**GOAL**. Extract, without alteration, each line from the start of the listing to the line bearing "Two fired pieces".

• • • •

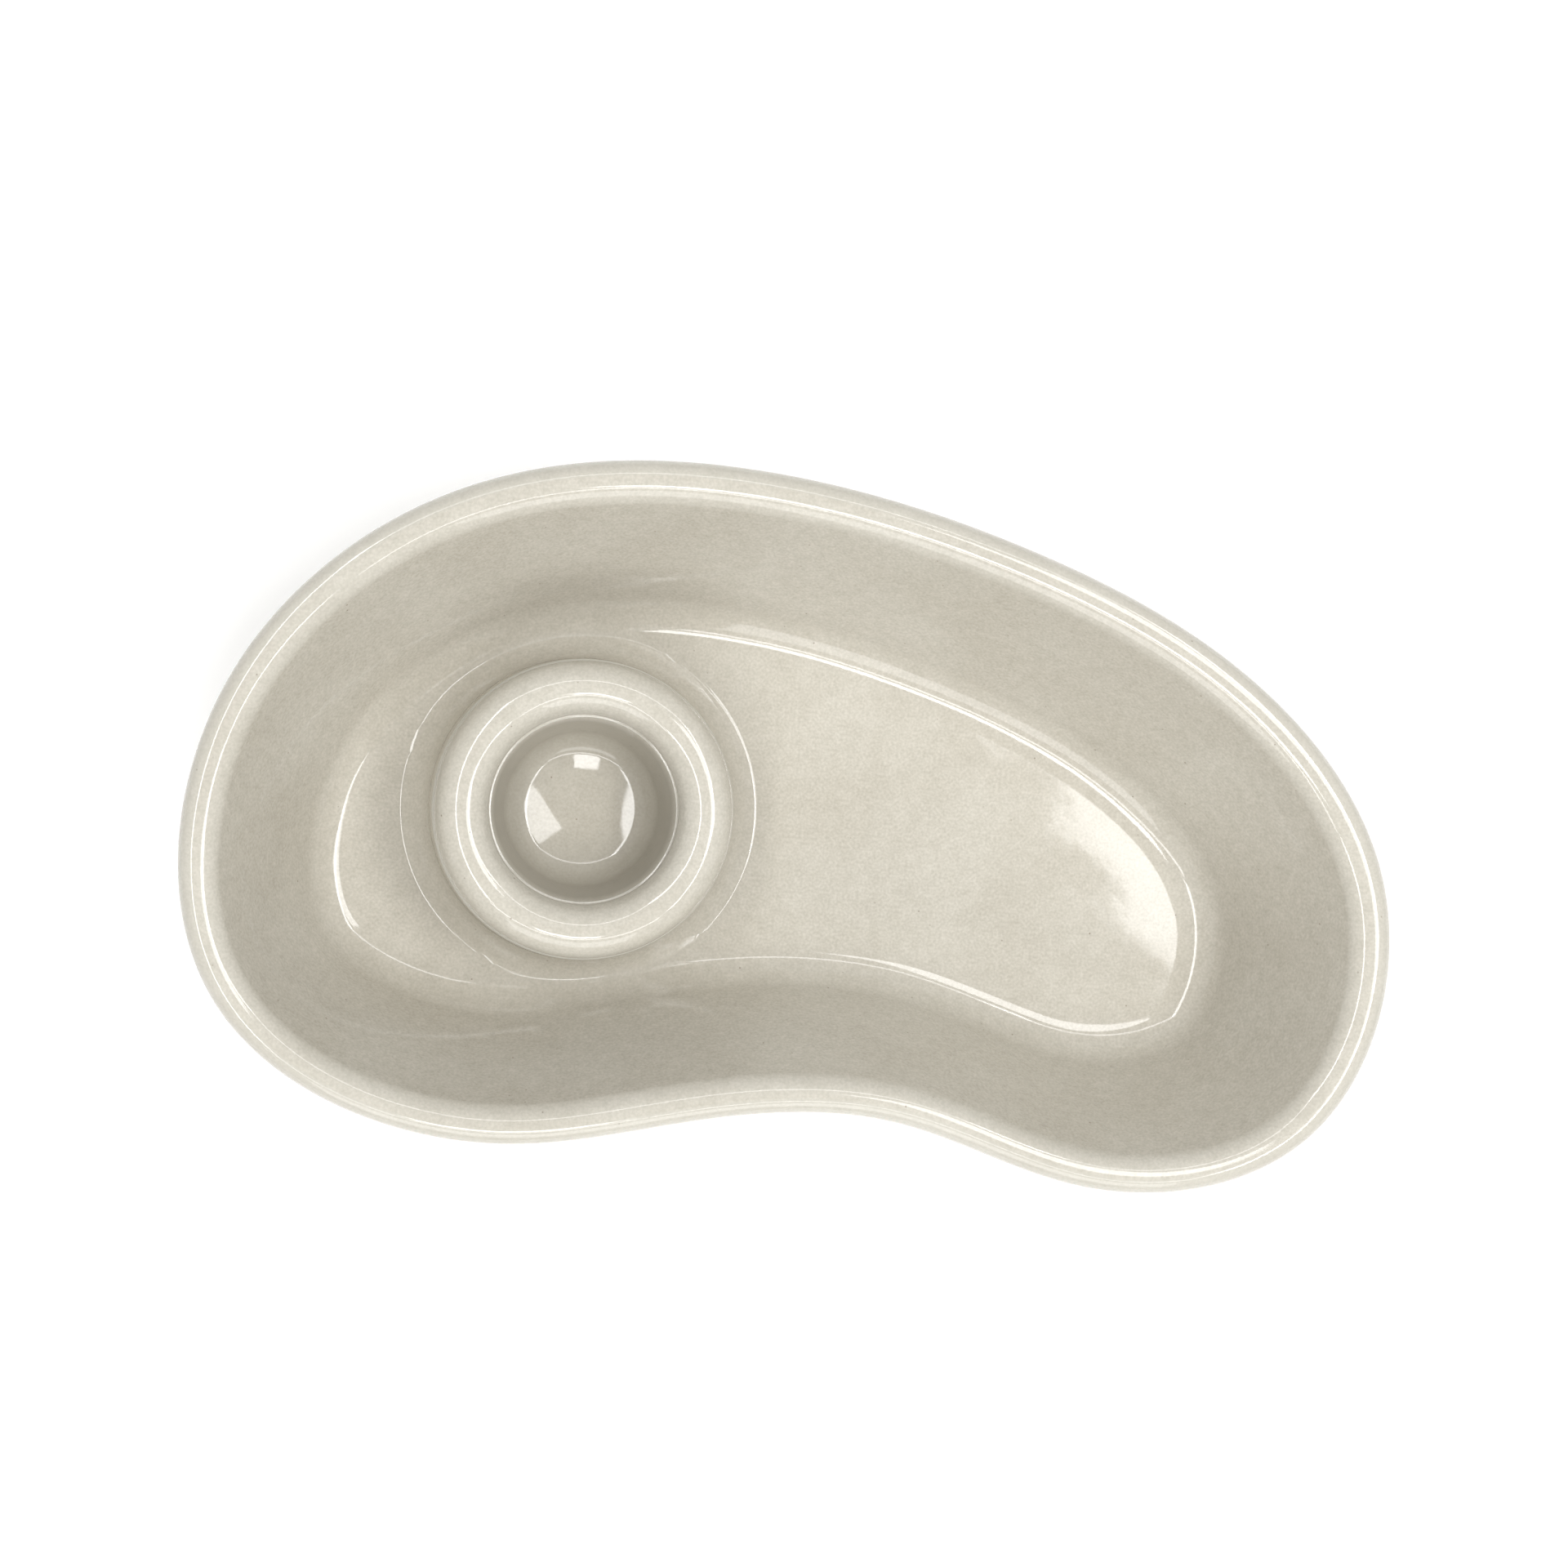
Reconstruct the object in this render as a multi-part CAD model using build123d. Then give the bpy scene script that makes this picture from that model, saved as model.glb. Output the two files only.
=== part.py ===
"""Kidney-shaped dish of glazed stoneware with a lift-out round cup.

Millimetres.  +Z is up and the dish stands on z = 0.  X runs along the dish's
length and Y across it, and the origin is under the middle of the dish's box.
Two fired pieces are modelled:

  kidney_dish   one clay body: sloping wall, rolled rim, level floor, and a
                collar in the broad lobe that takes the cup
  inner_cup     a small thick cup with a broad rolled lip, which stands on its
                own foot inside the collar and lifts straight out
"""
from build123d import *
import math
import os

import numpy as np

# ---------------------------------------------------------------- overall sizes
LENGTH = 250.0              # over the rim, along X
WIDTH = 141.0               # over the rim, along Y
HEIGHT = 50.0               # foot to the crest of the rim

# ---------------------------------------------------------------- dish section
RIM_OVERHANG = 4.1          # how far the bead stands out past the wall under it
RIM_DEPTH = 7.2             # height of the bead that rolls outwards
RIM_ROUND = 3.4             # bead's outer rounding, above and below
RIM_INNER_ROUND = 4.2       # softer rounding from the crest into the wall
RIM_CREST = 1.0             # least width left level between those two roundings
NECK_ROUND = 0.9            # hollow where the bead meets the outer wall
WALL_SLOPE = 66.0           # degrees from level, inside and outside alike
WALL = 6.3                  # wall thickness, measured level
FLOOR = 5.0                 # clay between the floor and the foot's recess
FOOT_RECESS = 1.0           # depth of the recess inside the foot ring
FOOT_RING = 7.0             # width of the ring that the dish stands on
FOOT_ROUND = 5.0            # outer wall into the foot
FLOOR_ROUND = 10.0          # inner wall into the floor
FLOOR_DRIFT = (-1.1, -1.4)  # how far off the rim's middle the floor lies

# Closed outline of the rim, anticlockwise from the middle of the toe's end, as
# shares of half the length and half the width.  The broad lobe is at -X, the
# toe at +X and the waist at -Y.
OUTLINE = [
    (0.986, -0.078), (0.738, 0.514), (0.351, 0.836), (-0.109, 0.995),
    (-0.578, 0.878), (-0.965, 0.166), (-0.923, -0.654), (-0.452, -0.999),
    (-0.134, -0.889), (0.198, -0.851), (0.510, -0.993), (0.888, -0.799),
]

# ---------------------------------------------------------------- cup
CUP_FROM_HEEL = 80.4        # heel's end of the rim to the axis of cup and collar
CUP_Y = -1.8                # that axis across the dish
CUP_HEIGHT = 32.0           # its foot to the crest of its lip
CUP_TOP_RADIUS = 24.6       # outside of the cup under its lip
CUP_TAPER = 3.6             # how much smaller that radius is at the foot
LIP_ROUND = 4.9             # roll of the lip, outside and inside
LIP_HANG = 7.6              # crest down to the lip's underside
LIP_EDGE_ROUND = 1.2        # lower outer edge of the lip, and the neck under it
CUP_FOOT_ROUND = 2.0
CUP_FOOT_RING = 5.0         # width of the ring that the cup stands on
CUP_FOOT_RECESS = 0.8
CUP_BASE = 5.5              # clay under the middle of the well
WELL_MOUTH = 20.5           # the well's wall carried up to the crest of the lip
WELL_RADIUS = 12.4          # edge of the well's dished floor
WELL_SAG = 1.7              # how far that floor is dished
WELL_ROUND = 2.4            # crease between the floor and the well's wall
CREASE_RUN = 1.7            # edge of the floor to the corner that the crease rounds

# ---------------------------------------------------------------- collar
CUP_GAP = 0.6               # air between the cup's side and the collar
SEAM_GAP = 0.4              # air between the lip's underside and the collar
COLLAR_WALL = 6.2           # the collar's thickness at its top
COLLAR_LEDGE = 0.5          # how far its top shows outside the cup's lip
COLLAR_SHOULDER = 1.4       # rounding of the top outer edge
COLLAR_LEAN = 3.0           # degrees that the outside leans out going down
FLARE_ROUND = 8.0           # sweep from the collar's side into the floor
FLARE_END = 12.0            # degrees from level where that sweep runs out
KEY_DEPTH = 0.5             # how far the collar's foot reaches into the floor
CUT_PAST = 2.0              # how far a cut runs on past the face that it opens

# ---------------------------------------------------------------- levels that follow
FLOOR_Z = FOOT_RECESS + FLOOR
RUN = 1.0 / math.tan(math.radians(WALL_SLOPE))
NECK_Z = HEIGHT - RIM_DEPTH
RIM_BAND = RIM_OVERHANG + WALL - RIM_DEPTH * RUN
FLOOR_INSET = RIM_BAND + (HEIGHT - FLOOR_Z) * RUN
FOOT_INSET = RIM_BAND + HEIGHT * RUN - WALL
FOOT_TANGENT = FOOT_ROUND * math.tan(math.radians(WALL_SLOPE / 2))
CUP_X = CUP_FROM_HEEL - LENGTH / 2
CUP_TOP_Z = FLOOR_Z + CUP_HEIGHT
LIP_UNDER_Z = CUP_TOP_Z - LIP_HANG
CUP_FOOT_RADIUS = CUP_TOP_RADIUS - CUP_TAPER
COLLAR_TOP_Z = LIP_UNDER_Z - SEAM_GAP
COLLAR_OUTER = CUP_TOP_RADIUS + CUP_GAP + COLLAR_WALL
LIP_OUTER = COLLAR_OUTER - COLLAR_LEDGE


def closed_spline(points, level):
    """Smooth closed cubic through points at a level.

    The slopes at the points make curvature run on without a step all round,
    with the chord between two points as the parameter between them.
    """
    here = np.array(points)
    after = np.roll(here, -1, axis=0) - here
    chord = np.hypot(after[:, 0], after[:, 1])
    before_chord = np.roll(chord, 1)
    count = len(here)
    matrix = np.zeros((count, count))
    for i in range(count):
        matrix[i, i - 1] = chord[i]
        matrix[i, i] = 2 * (chord[i] + before_chord[i])
        matrix[i, (i + 1) % count] = before_chord[i]
    rate = after / chord[:, None]
    pull = 3 * (chord[:, None] * np.roll(rate, 1, axis=0) + before_chord[:, None] * rate)
    slopes = np.linalg.solve(matrix, pull)
    curve = Edge.make_spline(
        [Vector(float(x), float(y), level) for x, y in here],
        tangents=[Vector(float(x), float(y)) for x, y in slopes],
        parameters=[0.0, *(float(run) for run in np.cumsum(chord))],
        periodic=True,
        scale=False,
    )
    return curve, slopes


def outline(inset, level):
    """Wire of the rim's outline moved inwards by inset, at a level.

    Each point moves square to the rim, and takes its share of the floor's drift.
    """
    rim = np.array(OUTLINE) * (LENGTH / 2, WIDTH / 2)
    slopes = closed_spline(rim, 0.0)[1]
    inward = np.column_stack([-slopes[:, 1], slopes[:, 0]])
    inward /= np.hypot(inward[:, 0], inward[:, 1])[:, None]
    drift = np.array(FLOOR_DRIFT) * inset / FLOOR_INSET
    return Wire([closed_spline(rim + inset * inward + drift, level)[0]])


def tapered(low_inset, low_z, high_inset, high_z):
    """Kidney-shaped solid whose straight side joins two outlines."""
    return Solid.make_loft([outline(low_inset, low_z), outline(high_inset, high_z)], ruled=True)


def edges_at(solid, level):
    """Edges of a solid that lie wholly at one level."""
    boxes = [(edge, edge.bounding_box()) for edge in solid.edges()]
    return [edge for edge, box in boxes
            if abs(box.min.Z - level) < 0.01 and abs(box.max.Z - level) < 0.01]


def shortest(edges):
    """The inner one of two loops that run side by side."""
    return min(edges, key=lambda edge: edge.length)


def turned(corners, closing=()):
    """Solid turned about the cup's axis from corners of (radius, z, rounding).

    closing holds further edges that run from the last corner to the first.
    """
    points = [(radius, 0, z) for radius, z, _ in corners]
    rounds = [rounding for _, _, rounding in corners]
    if closing:
        side = FilletPolyline(*points, radius=rounds[1:-1])
        profile = Wire([*side.edges(), *closing])
    else:
        profile = Wire(FilletPolyline(*points, radius=rounds, close=True).edges())
    solid = Solid.revolve(Face(profile), 360, Axis((0, 0, 0), (0, 0, 1)))
    return solid.moved(Location((CUP_X, CUP_Y, 0)))


def make_shell():
    """The dish without its collar, and the plain outside form that its wall is cut from."""
    form = tapered(FOOT_INSET, 0, RIM_OVERHANG, NECK_Z)
    form = form.fillet(FOOT_ROUND, edges_at(form, 0))
    bead = Solid.extrude(Face(outline(0, NECK_Z)), Vector(0, 0, RIM_DEPTH))
    bead = bead.fillet(RIM_ROUND, edges_at(bead, NECK_Z) + edges_at(bead, HEIGHT))
    body = form.fuse(bead).solid()
    body = body.fillet(NECK_ROUND, [shortest(edges_at(body, NECK_Z))])

    hollow = tapered(FLOOR_INSET, FLOOR_Z, RIM_BAND - CUT_PAST * RUN, HEIGHT + CUT_PAST)
    hollow = hollow.fillet(FLOOR_ROUND, edges_at(hollow, FLOOR_Z))
    body = body.cut(hollow).solid()
    room = (RIM_BAND - RIM_ROUND - RIM_CREST) / math.tan(math.radians(WALL_SLOPE / 2))
    body = body.fillet(min(RIM_INNER_ROUND, room), [shortest(edges_at(body, HEIGHT))])

    ring_inset = FOOT_INSET + FOOT_TANGENT + FOOT_RING
    recess = Solid.extrude(Face(outline(ring_inset, 0)), Vector(0, 0, FOOT_RECESS))
    return body.cut(recess).solid(), form


def make_collar():
    """Ring with a flared foot that the cup drops into."""
    lean = math.tan(math.radians(COLLAR_LEAN))
    steep = math.radians(90.0 - COLLAR_LEAN)
    shallow = math.radians(FLARE_END)
    sweep_z = FLOOR_Z + FLARE_ROUND * math.cos(shallow)
    side_end_z = sweep_z - FLARE_ROUND * math.cos(steep)
    side_end = COLLAR_OUTER + (COLLAR_TOP_Z - side_end_z) * lean
    sweep_radius = side_end + FLARE_ROUND * math.sin(steep)
    corner_run = FLARE_ROUND * math.tan((steep - shallow) / 2)
    corner = side_end + corner_run * math.cos(steep)
    corner_z = side_end_z - corner_run * math.sin(steep)
    foot = sweep_radius - FLARE_ROUND * math.sin(shallow) + KEY_DEPTH / math.tan(shallow)

    cup_flare = (CUP_TOP_RADIUS - CUP_FOOT_RADIUS) / (LIP_UNDER_Z - FLOOR_Z)
    key_z = FLOOR_Z - KEY_DEPTH
    bore_low = CUP_FOOT_RADIUS + CUP_GAP - KEY_DEPTH * cup_flare
    bore_high = CUP_FOOT_RADIUS + CUP_GAP + (COLLAR_TOP_Z - FLOOR_Z) * cup_flare
    return turned([
        (bore_low, key_z, 0),
        (foot, key_z, 0),
        (corner, corner_z, FLARE_ROUND),
        (COLLAR_OUTER, COLLAR_TOP_Z, COLLAR_SHOULDER),
        (bore_high, COLLAR_TOP_Z, COLLAR_SHOULDER / 2),
    ])


def make_cup():
    """Thick cup with a rolled lip outside and a dished well inside."""
    ring_inner = CUP_FOOT_RADIUS - CUP_FOOT_ROUND - CUP_FOOT_RING
    recess_z = FLOOR_Z + CUP_FOOT_RECESS
    well_z = FLOOR_Z + CUP_BASE
    edge_z = well_z + WELL_SAG
    rise = 2 * math.atan(WELL_SAG / WELL_RADIUS)
    crease_radius = WELL_RADIUS + CREASE_RUN * math.cos(rise)
    crease_z = edge_z + CREASE_RUN * math.sin(rise)

    dish_radius = (WELL_RADIUS ** 2 + WELL_SAG ** 2) / (2 * WELL_SAG)
    half_rise = rise / 2
    dish_mid = (dish_radius * math.sin(half_rise), 0,
                well_z + dish_radius * (1 - math.cos(half_rise)))
    well_floor = ThreePointArc((WELL_RADIUS, 0, edge_z), dish_mid, (0, 0, well_z))
    axis_line = Edge.make_line((0, 0, well_z), (0, 0, recess_z))
    return turned([
        (0, recess_z, 0),
        (ring_inner, recess_z, CUP_FOOT_RECESS / 2),
        (ring_inner, FLOOR_Z, CUP_FOOT_RECESS / 4),
        (CUP_FOOT_RADIUS, FLOOR_Z, CUP_FOOT_ROUND),
        (CUP_TOP_RADIUS, LIP_UNDER_Z, LIP_EDGE_ROUND),
        (LIP_OUTER, LIP_UNDER_Z, LIP_EDGE_ROUND),
        (LIP_OUTER, CUP_TOP_Z, LIP_ROUND),
        (WELL_MOUTH, CUP_TOP_Z, LIP_ROUND),
        (crease_radius, crease_z, WELL_ROUND),
        (WELL_RADIUS, edge_z, 0),
    ], closing=(well_floor.edge(), axis_line))


def make_dish():
    """Shell and collar as one clay body, with the collar's flare kept inside the outer wall."""
    shell, form = make_shell()
    collar = make_collar().intersect(form).solid()
    return shell.fuse(collar).solid()


def save(node, solid):
    """Write one piece to parts/NODE.step and print its size."""
    solid.label = node
    export_step(solid, f"parts/{node}.step")
    size = solid.bounding_box().size
    print(f"{node}: {solid.volume / 1000:.1f} cm3, "
          f"{size.X:.1f} x {size.Y:.1f} x {size.Z:.1f} mm, valid {solid.is_valid}")


os.makedirs("parts", exist_ok=True)
save("kidney_dish", make_dish())
save("inner_cup", make_cup())
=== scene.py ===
# %% [markdown]
# # A kidney-shaped dish with a lift-out cup
#
# The real object is two pieces of glazed stoneware. The dish is one clay body with a rolled rim, a
# sloping wall, a level floor and a flared collar. The small thick cup stands inside that collar.
#
# Everything here is a smooth fired surface, and nothing on it is flat or straight for long. Such a
# surface could be sculpted, or cut from boxes and rounded with modifiers. Here each piece is one
# grid of points worked out with numpy instead: a section is drawn once and carried round a curve,
# so every round keeps its true radius and the gloss runs over it without a dent.

import math

import bpy
import numpy as np
from mathutils import Matrix, Vector


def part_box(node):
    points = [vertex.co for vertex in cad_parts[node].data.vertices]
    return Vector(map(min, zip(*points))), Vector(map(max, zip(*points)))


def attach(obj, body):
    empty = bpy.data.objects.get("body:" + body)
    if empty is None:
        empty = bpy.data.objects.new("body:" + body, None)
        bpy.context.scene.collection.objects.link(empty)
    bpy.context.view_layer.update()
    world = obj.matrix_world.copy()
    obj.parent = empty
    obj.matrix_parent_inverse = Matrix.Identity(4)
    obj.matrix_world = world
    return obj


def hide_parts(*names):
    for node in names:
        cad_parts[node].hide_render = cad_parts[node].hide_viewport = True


MM = 0.001                      # the shapes are worked out in millimetres and stored in metres

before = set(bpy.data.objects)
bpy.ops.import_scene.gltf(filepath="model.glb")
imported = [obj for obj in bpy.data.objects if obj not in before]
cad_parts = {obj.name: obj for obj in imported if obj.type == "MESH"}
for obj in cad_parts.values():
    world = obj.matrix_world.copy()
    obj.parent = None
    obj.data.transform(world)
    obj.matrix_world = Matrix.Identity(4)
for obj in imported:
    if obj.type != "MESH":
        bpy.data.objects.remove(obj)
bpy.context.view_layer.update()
dish_low, dish_high = (np.array(corner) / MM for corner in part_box("kidney_dish"))
cup_low, cup_high = (np.array(corner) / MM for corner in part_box("inner_cup"))
print("dish", np.round(dish_high - dish_low, 2), "mm; cup", np.round(cup_high - cup_low, 2), "mm")

# %% [markdown]
# ## The section of the dish
#
# A thrown or cast wall is described by its section: what a saw cut across it would show. The rim is
# a bead that rolls outwards, the wall slopes at one angle inside and outside, and a wide round
# carries it into the floor. The sizes are set here once. Those of the whole object are read from
# the frame, so that the surface fills exactly the space that the frame gives it.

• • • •

**SOLVED EXERCISE**.
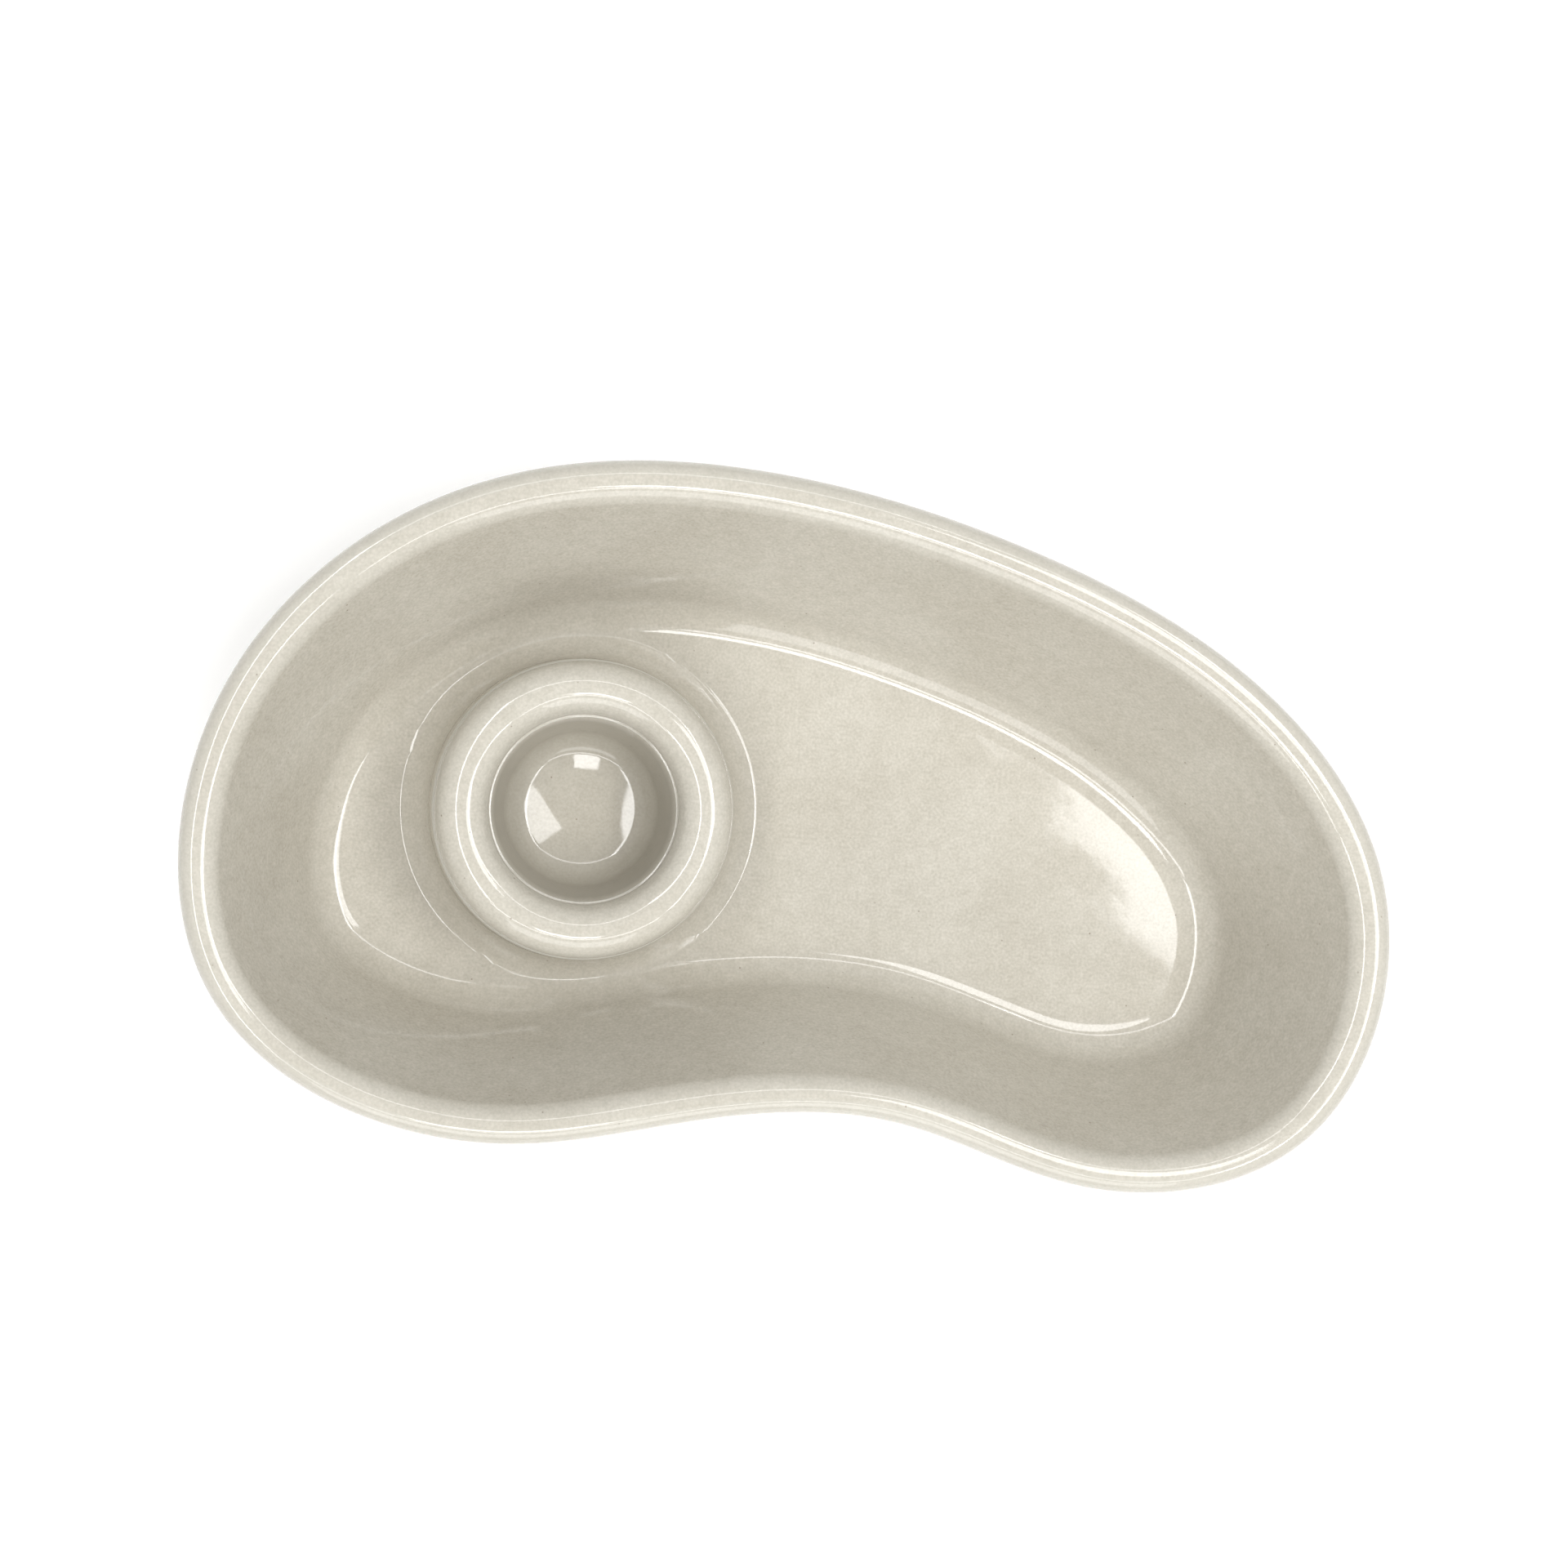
Reconstruct the object in this render as a multi-part CAD model using build123d. Then give the bpy scene script that makes this picture from that model, saved as model.glb. Output the two files only.
=== part.py ===
"""Kidney-shaped dish of glazed stoneware with a lift-out round cup.

Millimetres.  +Z is up and the dish stands on z = 0.  X runs along the dish's
length and Y across it, and the origin is under the middle of the dish's box.
Two fired pieces are modelled:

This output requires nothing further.